Curated by Melania Rossi
BUILDING is pleased to present “The Castles in the Hour Blue”, the first solo exhibition ever held in Milan of the visual artist and theatrical author Jan Fabre.
The exhibition, curated by Melania Rossi, will open to the public on September 22nd, with site-specific installations at BUILDING; it will also feature ad hoc installations in two institutional places of the city of Milan, such as the Sant’Eustorgio Cathedral and the Portinari Chapel.
On view will be a “world premiere” selection of artworks – for the main part, never seen before since part of the artist’s collection, now available to the public for the very first time – made by Jan Fabre since the late Eighties, focused on two themes which are particularly important to the master: castles and the Hour Blue.
Drawings, collages, videos and photographic works bring together a journey in the most “romantic” and poetic – but always radical and symbolic – imagery of one of the most important artists on the contemporary scene.
The aesthetic and ethical fusion of the two themes in the conception of Jan Fabre, declared in the title of the show, is evident in the exhibited artworks, starting from “Tivoli” (1990), one of the works that consecrated the artistic career of Jan Fabre at an international level. In this case, Fabre had completely covered the Tivoli castle (Mechelen) in sheets all drawn in blue bic, which had been left transforming under the sun light and bad weather. A real architectural performance that the artist had been recording during day and night, releasing a 35 mm short movie that will be on view at the gallery.
“Sometimes the castle has a purple reflection, sometimes more towards the red, then a silvery glow, to then turn into intense blue bic again. (The sculpture-drawing trembles and lives with its enigmas).”, Fabre writes in his nocturnal diary during the realization of the work.
The tone of the bic ink reminds the artist of the atmosphere of that special hour between night and day, between sleep and awakening, between life and death. The hour blue, a sublime moment of complete silence and perfect symmetry in nature, when nocturnal animals are about to fall asleep and the diurnal ones are waking up, in which the processes of metamorphosis take place. Theorized by Jean-Henri Fabre, considered the father of entomology, the hour blue has inspired Jan Fabre a production of bic-pen drawings of different sizes, but it is mostly in the large works that the eye is completely immersed in the dense blue lines, where it is difficult – if not impossible – to embrace the work in its entirety.
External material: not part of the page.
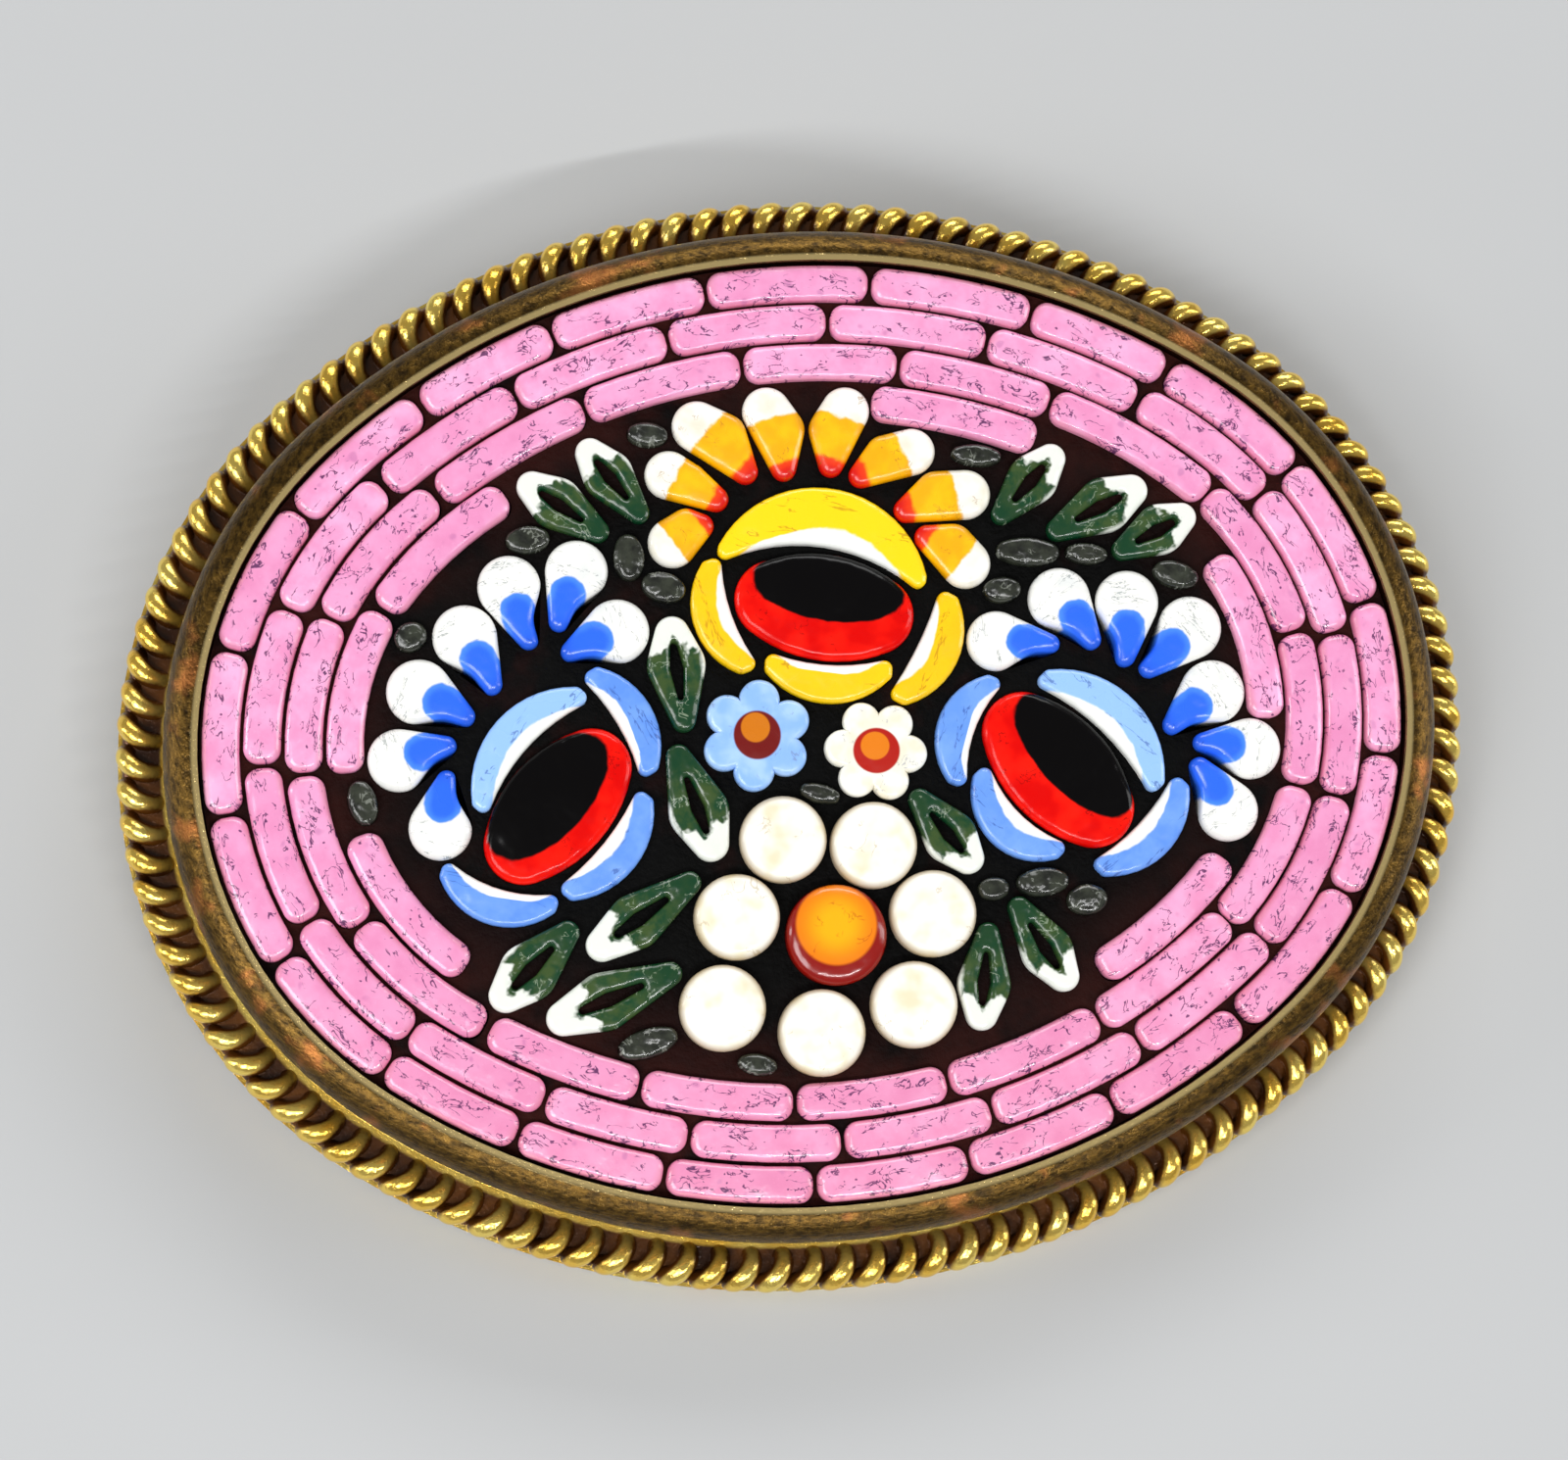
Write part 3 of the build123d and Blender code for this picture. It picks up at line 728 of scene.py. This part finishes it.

The drawing, in this production by Fabre, acquires a dignity which is not only autonomous but also three- dimensional, becoming sculpture, architecture; it is not a mere preparation for a painting or a draft sketch for a sculpture, it is an immersive artwork that reveals the most intimate, true and instinctive feeling of the artist’s thought.
On this idea Jan Fabre has been working since his beginnings, since the birth of his “bic art”.
“I want my viewers to be able to abandon themselves to the physical experience of drowning in the apparently calm sea of my blue bic drawings”, the artist writes in 1988.
Even in the large formats on display, the attention is naturally captured by small portions of drawing in order to follow the lines, now subtler, now more marked, or it finds an imaginary point of escape in the leaf-insects applied on the paper, which form profiles of castle towers.
As in front of the large silk installation displayed inside the Basilica of Sant’Eustorgio, in presence of the sculptures in the Portinari Chapel or in front of the site-specific work that the artist will make at BUILDING, we are inside the drawing, which becomes space, house, castle.
If the castle is the place of the romantic fairytale par excellence, Jan Fabre’s castles have something different, they are infused with the personal romanticism of the artist, who defines himself “a knight of despair and a warrior of beauty”. The first aim, the only creed of the artist, is to defend the beauty and fragility of art. Jan Fabre is a contemporary knight who makes castles in the air, castles of cards, rests in his castle and dreams. Tivoli, Wolfskerke, Monopoli, are the castles on which the artist has taken action with his blue sign and which are represented in the artworks on display, covered in the typical light of that special moment in which we can dream of owning a castle, still being in a chivalrous era made of values for which to fight strenuously.
The “way of the sword” is “the way of the art”, the true avant-garde of the artist who, while dreaming, draws, writes and invents a personal universe starting from the great tradition that precedes him. Fabre fights to the point of exhaustion in defense of the most authentic, tragic, mad and heroic spirit of the artist and of the man.